En el “Leviatán”, la obra de Thomas Hobbes, filósofo inglés del Siglo XVII, menciona la frase “Homo homini lupus”, “El hombre es un lobo para el hombre”. En realidad la frase es de la autoría del comediógrafo latino Tito Marcio Plauto del año 254 antes de la era común, referida en su obra Asinaria y no está completa porque Plauto dice: “Lobo es el hombre para el hombre y no hombre, cuando desconoce quién es el otro”. Esta segunda parte, “y no hombre, cuando desconoce quién es el otro”, es la clave para interpretar el substrato de la perversidad humana. Quien quiera redimirse debe asimilar el alcance de la frase de Octavio Paz: “Para que pueda ser, he de ser otros, salir de mí, buscarme entre los otros.”
En tanto, y desde que de la infancia nos inculquen que yo soy todo y no parte, estamos perdidos. Y esa ha sido la cultura de los tiempos. Y no intentamos cambiarla. Lamentablemente, de esa manera, el mundo seguirá cultivando la semilla de la destrucción y de la muerte.
A nosotros nos queda sólo pedir perdón por lo que dejamos. No hemos hecho nada. Sí hizo Irena Sendler (1910-2008), “El ángel del Gueto de Varsovia” (una justa de la humanidad, por sus buenas acciones bajo la ocupación nazi), quien dijera: “Podría haber hecho más y este lamento me seguirá hasta el día en que yo muera”. La enseñanza nos la dieron los muertos.

Discriminación racial.
Es increíble que en pleno siglo XXI, existan mentes obtusas enlodadas con la idea de la discriminación racial, cuando la biología molecular demuestra que el patrón genético de toda la especie humana es uno y sólo uno. No existen razas humanas. Existen etnias y culturas. El mismo código genético para un judío, un cristiano, un etíope, un maya.
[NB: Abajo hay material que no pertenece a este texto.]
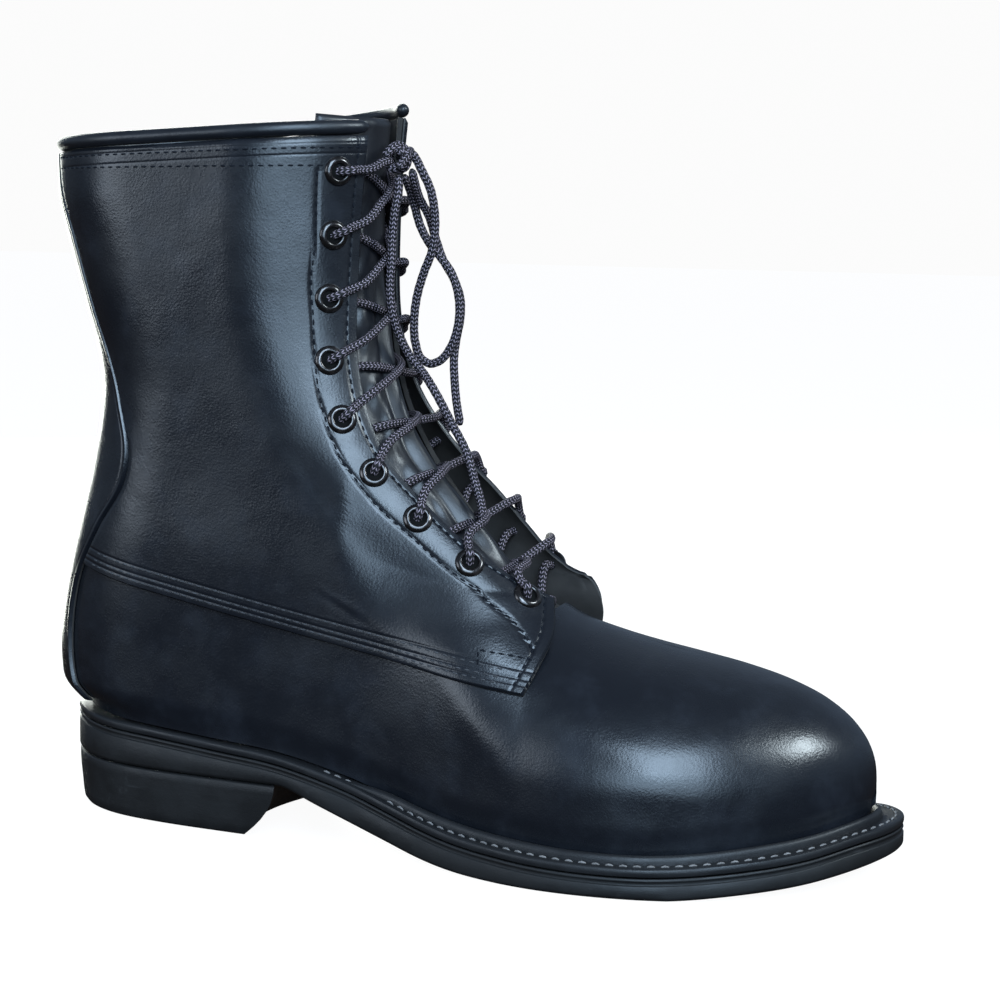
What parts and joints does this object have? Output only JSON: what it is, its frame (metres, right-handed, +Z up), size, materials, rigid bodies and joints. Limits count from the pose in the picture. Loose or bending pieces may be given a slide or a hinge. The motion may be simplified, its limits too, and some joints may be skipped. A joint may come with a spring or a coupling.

Y para la especie humana que se ha apropiado de la tierra, la ha usurpado, la desbasta y la devasta, de lo que tarde se arrepentirá, hay que recordarle que el hombre y el chimpancé comparten el 98,6% de los genes. Que no sea esa miserable diferencia, 1.4% respecto del chimpancé, lo que nos hace perversos. Peores que el chimpancé.